= Haakon Breien Benestad =

Norwegian physiologist

Haakon Breien Benestad (born 23 October 1940) is a Norwegian physiologist and hematologist.

He was born in Oslo as a son of chief physician Gunnar Benestad and Liv Ingeborg Breien. The family moved to Haugesund. He graduated from the University of Oslo with the cand.med. degree in 1965, and held early-career posts as a physician, among others in Haugesund and Tana before becoming a research fellow at the University of Oslo's Institute of Physiology in 1968.

His research being supervised by Arne Bøyum, Benestad took the dr.med. degree in 1972 with the thesis Murine haematopoiesis studied with the diffusion chamber technique. He promptly became an associate professor, advancing to professor of cell physiology in 1990.

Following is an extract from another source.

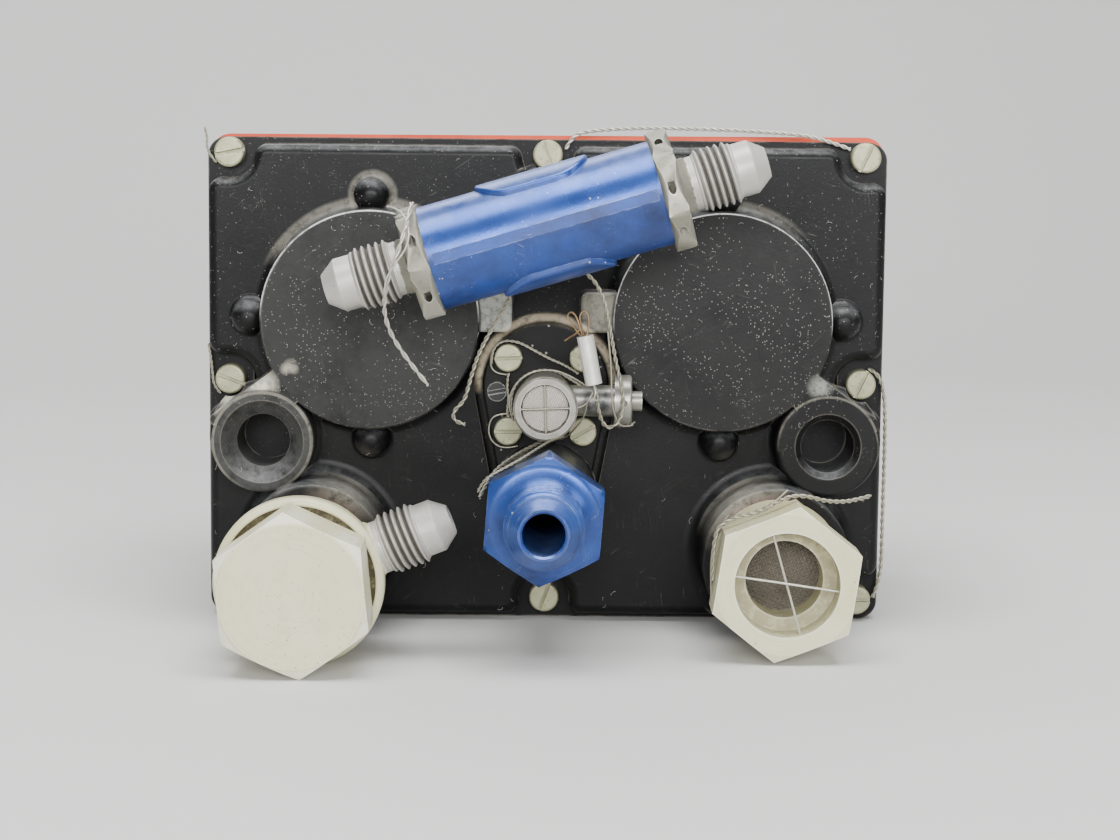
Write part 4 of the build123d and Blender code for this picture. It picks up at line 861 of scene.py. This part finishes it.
def make_weave_tree():
    """Woven wire disc: two sets of wavy wires that pass over and under each other."""
    sizes = {"Radius": 0.0045, "Pitch": 0.0004, "Wire Radius": 0.00009}
    build = Build("woven screen", sizes)
    radius, pitch, wire = build.ask(*sizes)
    join = build.add("GeometryNodeJoinGeometry")
    profile = build.circle(wire, 5)
    count = build.plus(build.times(build.over(radius, pitch), 2.0), 1.0)
    minus_radius = build.times(radius, -1.0)
    for turn, parity in ((0.0, 0.0), (math.pi / 2, 1.0)):
        line = build.shape("CurvePrimitiveLine", Start=build.joined(X=minus_radius), End=build.joined(X=radius))
        line = build.evenly(line, build.over(pitch, 4.0))
        spots = {"Start_Location": build.joined(Y=minus_radius), "Offset": build.joined(Y=pitch)}
        row = build.shape("MeshLine", {"mode": "OFFSET"}, Count=count, **spots)
        lines = build.shape("InstanceOnPoints", Points=row, Instance=line)
        lines = build.shape("RealizeInstances", Geometry=lines)
        place = build.shape("InputPosition")
        x, y = build.split(place)[:2]
        cell = build.plus(build.over(x, pitch), build.math("ROUND", build.over(y, pitch)))
        wave = build.math("SINE", build.times(build.plus(cell, parity), math.pi))
        wavy = build.moved(lines, build.joined(Z=build.times(wave, wire)))
        outside = build.math("GREATER_THAN", build.vector("LENGTH", place), radius)
        disc = build.shape("DeleteGeometry", {"domain": "POINT"}, Geometry=wavy, Selection=outside)
        spun = build.shape("Transform", Geometry=disc, Rotation=(0.0, 0.0, turn))
        build.put(join.inputs[0], build.tube(spun, profile))
    return build.end(join.outputs[0])


def make_lint_tree():
    """Scatters short bent fibres over a surface."""
    sizes = {"Density": 9000.0, "Length": 0.0014, "Fibre Radius": 0.00002, "Seed": 4}
    build = Build("lint", sizes)
    density, length, radius, seed = build.ask(*sizes)
    face = build.ask("Geometry")
    spread = build.add("GeometryNodeDistributePointsOnFaces", Mesh=face, Density=density, Seed=seed)
    half, bend = build.times(length, 0.5), build.times(length, 0.35)
    minus = build.times(half, -1.0)
    arc = build.shape(
        "CurvePrimitiveBezierSegment",
        Resolution=6,
        Start=build.joined(X=minus, Z=radius),
        Start_Handle=build.joined(X=minus, Y=bend, Z=bend),
        End_Handle=build.joined(X=half, Y=bend, Z=bend),
        End=build.joined(X=half, Z=radius),
    )
    fibre = build.tube(arc, build.circle(radius, 4))
    spin = build.add("FunctionNodeRandomValue", {"data_type": "FLOAT"}, Seed=seed)
    build.put(shown(spin.inputs, "Max"), 6.28)
    turn = build.add("FunctionNodeAxisAngleToRotation", Axis=(0.0, 0.0, 1.0), Angle=shown(spin.outputs))
    faced = build.add("FunctionNodeRotateRotation", {"rotation_space": "LOCAL"})
    build.put(faced.inputs[0], spread.outputs["Rotation"])
    build.put(faced.inputs[1], turn.outputs[0])
    size = build.add("FunctionNodeRandomValue", {"data_type": "FLOAT"})
    build.put(shown(size.inputs, "Min"), 0.35)
    build.put(shown(size.inputs, "Max"), 1.3)
    laid = {"Rotation": faced.outputs[0], "Scale": shown(size.outputs)}
    return build.end(build.shape("InstanceOnPoints", Points=spread.outputs["Points"], Instance=fibre, **laid))


THREAD = make_thread_tree()
TWIST = make_twist_tree()
WEAVE = make_weave_tree()
LINT = make_lint_tree()

# ---------------- turned fittings with threads

NECK = 1.4
STUB = 0.4
# thread, land, tip and bore radius, length and threaded length of a flared end
SMALL_END = (5.56, 4.75, 2.7, 2.2, 14.2, 7.2)
LARGE_END = (7.144, 6.3, 4.5, 3.75, 14.1, 9.0)
SMALL_PITCH, LARGE_PITCH = 1.27, 1.41
SMALL_CUT, LARGE_CUT = 5.9, 7.6
FLARE_ANGLE = math.radians(37)
FILTER_CENTRE, FILTER_HALF, FILTER_RISE = (-0.2, 77.5, 41.0), 26.0, math.radians(16.6)
ARM_LEVEL, ARM_REACH, ARM_RISE = 40.0, 14.6, math.radians(22.0)
UNION_PLACE = (0, 25.4, 43.5)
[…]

He sat on the editorial board of Experimental Hematology from 1981 to 1983, penned numerous articles and wrote the textbook Anatomi, fysiologi og immunologi with Jens-Gustav Iversen in 1986. Among students, Benestad and Iversen were also known for a compendium on basic research and science. He wrote 150 columns for the Journal of the Norwegian Medical Association. He was inducted into the Norwegian Academy of Science and Letters in 1994.

Benestad also held numerous posts within the university administration. He was the director of the Institute of Physiology from 1984 to 1987, sat on the University of Oslo board (the Academic College) from 1990, and was the prorector from 2006 to 2009 under Geir Ellingsrud.

Benestad was married twice, settling at Fossum in Bærum.